Remember, it is the contractor’s license (and, perhaps criminal liability) on the line and the contractor must be fully aware of local, State and Federal requirements since the average arbitrator or Court will assume that a bid was intended to do the work necessary to achieve a project in full compliance with the law.



A wise old builder once told the writer that change orders are the essence of construction. Less than ten percent of his jobs had been completed without them and he was…by all criteria…one of the most successful builders in our experience. When we commented that such uncertainty must make it difficult to make a good living, he laughed and responded that all professions were full of such uncertainty and that the difference between a professional and an amateur was anticipating…and handling…those uncertainties.

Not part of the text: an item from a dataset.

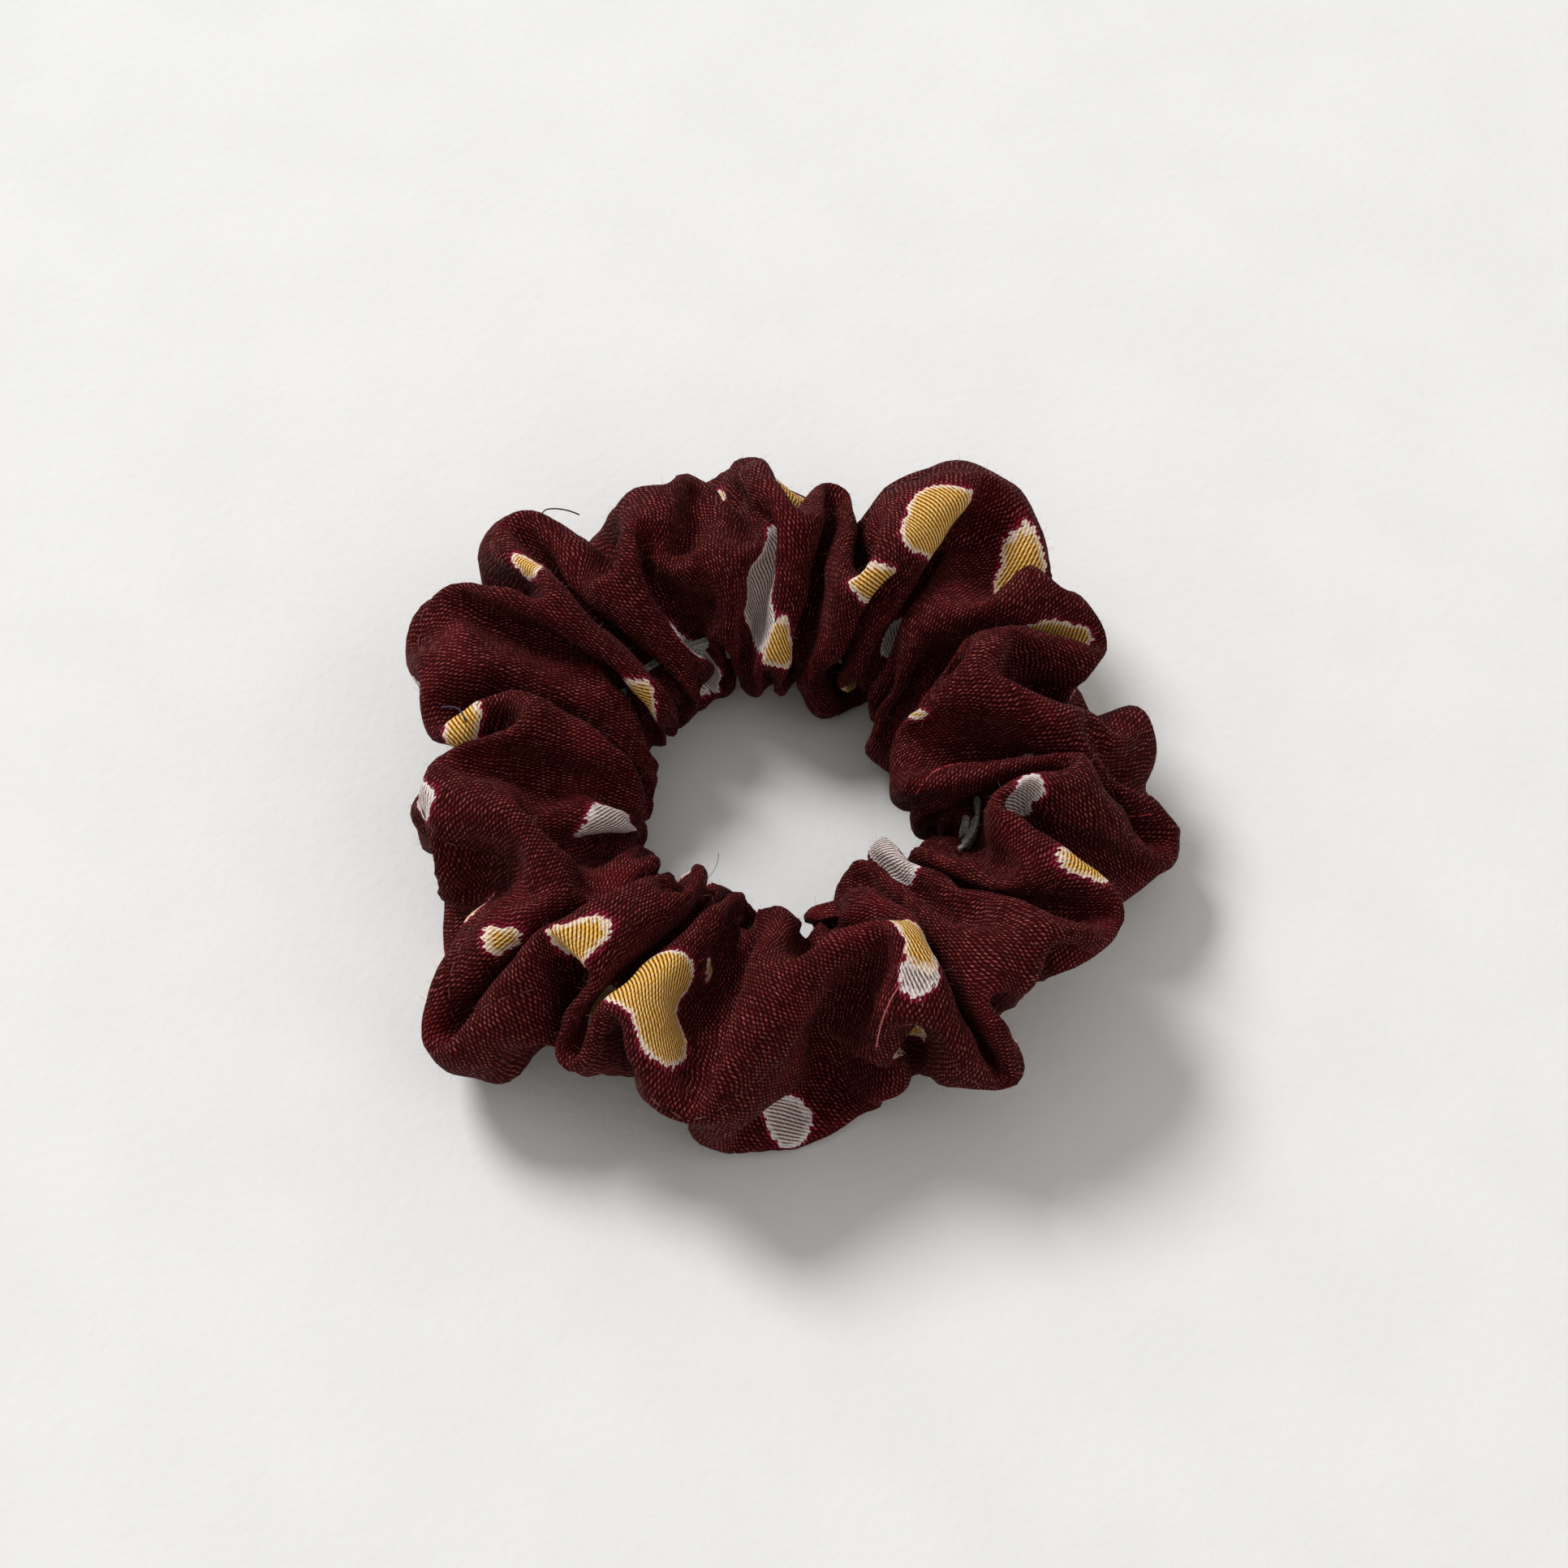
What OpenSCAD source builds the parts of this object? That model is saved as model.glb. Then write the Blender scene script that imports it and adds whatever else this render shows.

“How many of your trials have gone along the path you predicted one hundred percent?”

“None, really. The best you can hope for is to anticipate and not be too surprised and be ready for the surprises.”

“Same with construction, boy. You show me the plans and specs and by now I can tell you how likely trouble is going to be…but, I’ll tell you, if you know how to predict areas of problems you can solve them ahead of time…or, even better, make more money when things go wrong and the owners comes by wanting the CO. You just have to make sure that the contract doesn’t set you up for free COs.”

“How long does it take you to review the typical contract to check for that?”

“Depends. If it’s a new area or new people I’m working with, perhaps an hour a page…and if it looks a bit odd, I bring you fellows in. Cheaper to use you now than hire you to fight later.”

The above areas of concern are only an outline and any experienced builder could double the list…but the thrust of this article is that knowing what the problem areas normally are can give you a tremendous advantage in both avoiding dangerous commitments…and making more money, not less, when change orders are needed.